*** Listing ***
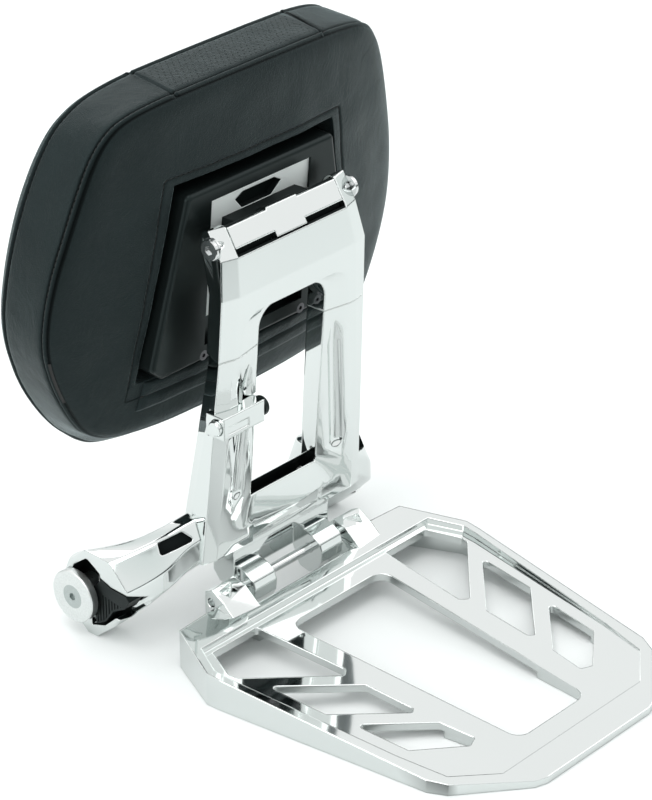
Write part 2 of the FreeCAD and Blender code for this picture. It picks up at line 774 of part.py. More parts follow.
def make_pivot_bolt():
    """Right pivot bolt head with a hexagon socket."""
    x = HEAD_OUT + WASHER_THICK
    head = rod_x(PIVOT_Y, PIVOT_Z, BOLT_HEAD_RADIUS, x, x + BOLT_HEAD_HEIGHT)
    head = head.makeChamfer(0.5, [e for e in head.Edges if abs(e.CenterOfMass.x - head.BoundBox.XMax) < 0.1])
    shank = rod_x(PIVOT_Y, PIVOT_Z, PIVOT_RADIUS - 0.5, HEAD_OUT - 1.0, x)
    socket = hexagon(Vector(x + 0.9, PIVOT_Y, PIVOT_Z), Vector(1, 0, 0), 3.0, 4.0)
    return head.fuse(shank).cut(socket).removeSplitter()


def make_washer():
    """Right pivot washer."""
    ring = rod_x(PIVOT_Y, PIVOT_Z, BOLT_HEAD_RADIUS + 0.6, HEAD_OUT, HEAD_OUT + WASHER_THICK)
    return ring.cut(rod_x(PIVOT_Y, PIVOT_Z, PIVOT_RADIUS, HEAD_OUT - 1.0, HEAD_OUT + 5.0))


# Slide plate and housing


def slide_y(z):
    """Rear face of the slide plate."""
    return HOUSING_Y + (HOUSING_Z - z) * math.tan(math.radians(PAD_LEAN)) + SLIDE_LIP + SLIDE_GAP


def leaning_plate(points, rear, thick, radii=None):
    """Plate over (x, z) points whose faces lean like the pad, its rear face at distance rear."""
    flat = [Vector(x, 0, z) for x, z in points]
    wire = rounded(flat, radii) if radii else polygon(flat)
    lean = math.radians(PAD_LEAN)
    column = prism(wire, Vector(0, 200.0, 0))
    y = lambda z: HOUSING_Y + (HOUSING_Z - z) * math.tan(lean) + rear
    low = min(z for x, z in points) - 10.0
    high = max(z for x, z in points) + 10.0
    layer = side([
        (y(low), low),
        (y(low) + thick, low),
        (y(high) + thick, high),
        (y(high), high),
    ], -200.0, 200.0)
    return column.common(layer)


def make_slide_plate():
    """Slide plate with clipped corners and a six-sided hole near its top edge."""
    plate = leaning_plate([
        (-SLIDE_HALF, SLIDE_LOW + 5.0),
        (-SLIDE_HALF + 5.0, SLIDE_LOW),
        (SLIDE_HALF - 5.0, SLIDE_LOW),
        (SLIDE_HALF, SLIDE_LOW + 5.0),
        (SLIDE_HALF, SLIDE_TOP),
        (-SLIDE_HALF, SLIDE_TOP),
    ], SLIDE_LIP + SLIDE_GAP, SLIDE_THICK)
    hole = leaning_plate([
        (-20.0, SLIDE_TOP - 6.0),
        (-14.0, SLIDE_TOP - 2.6),
        (12.0, SLIDE_TOP - 2.6),
        (18.0, SLIDE_TOP - 6.0),
        (10.0, SLIDE_TOP - 13.0),
        (-14.0, SLIDE_TOP - 13.0),
    ], 0.0, SLIDE_THICK + 5.0)
    return plate.cut(hole)


def housing_outline(inset):
    """Outline of the housing, inset by a distance."""
    return [
        (-60.0 + inset, 280.0 - inset),
        (60.0 - inset, 280.0 - inset),
        (83.5 - inset, 176.0),
        (74.0 - inset, 168.0 + inset),
        (-74.0 + inset, 168.0 + inset),
        (-83.5 + inset, 176.0),
    ]


def rear_limit(z):
    """Distance that only the rear face of the housing lies behind."""
    return HOUSING_Y + (HOUSING_Z - z) * math.tan(math.radians(PAD_LEAN)) + 0.5


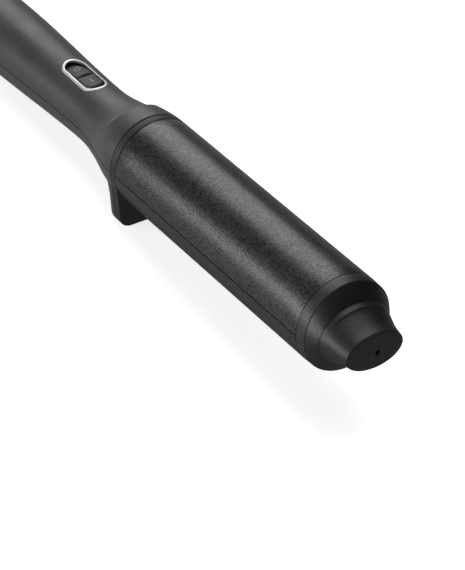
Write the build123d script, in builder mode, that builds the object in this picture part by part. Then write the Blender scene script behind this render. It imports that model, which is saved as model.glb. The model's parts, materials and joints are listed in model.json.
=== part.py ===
from build123d import *

import os
from math import acos, atan2, cos, degrees, hypot, radians, sin

os.makedirs("parts", exist_ok=True)

# A curling wand with a 50 mm barrel, lying as it rests on a table: on the foot of its stand
# and on the rear end of its handle, so its axis rises a few degrees towards the tip.
# Along the wand, x is measured from the barrel's root towards the tip, z towards the switch.

# ---- driving dimensions, millimetres ----
barrel_r = 25.0
barrel_end = 167.3
shell_wall = 0.7
shell_gap = 0.12  # half of the seam between the two barrel shells
band_end = 173.7
band_r = 24.7
cone_end = 179.7
cone_half_width = 20.5
cone_half_height = 16.4
tip_end = 196.6
tip_half_width = 16.3
tip_half_height = 9.9

plate = 4.5  # thickness of the front bulkhead, and so of the foot's flat face
seam = 0.25  # visible gap between separate mouldings
wall = 3.0  # housing wall
fit = 0.1  # clearance between pieces that are fixed together
handle_end = -178.0
rear_r = 19.8
end_round = 8.0
fin_rear = -9.6
stand_h = 33.2  # from the wand's axis down to the foot's front edge
stand_top_y = 24.2
stand_low_y = 22.3
stand_corner = 6.5

switch_x = -72.2
ring_rear = -89.3
ring_front = -55.1
ring_half = 7.55
ring_wide = 1.8
ring_proud = 0.15
ring_deep = 1.4
pivot_z = 10.5
throw = 11.0  # full travel of the rocker, degrees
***
Determine how many lines in the data above contain the string "Blender". Give nothing except the number.

(Expected answer) 2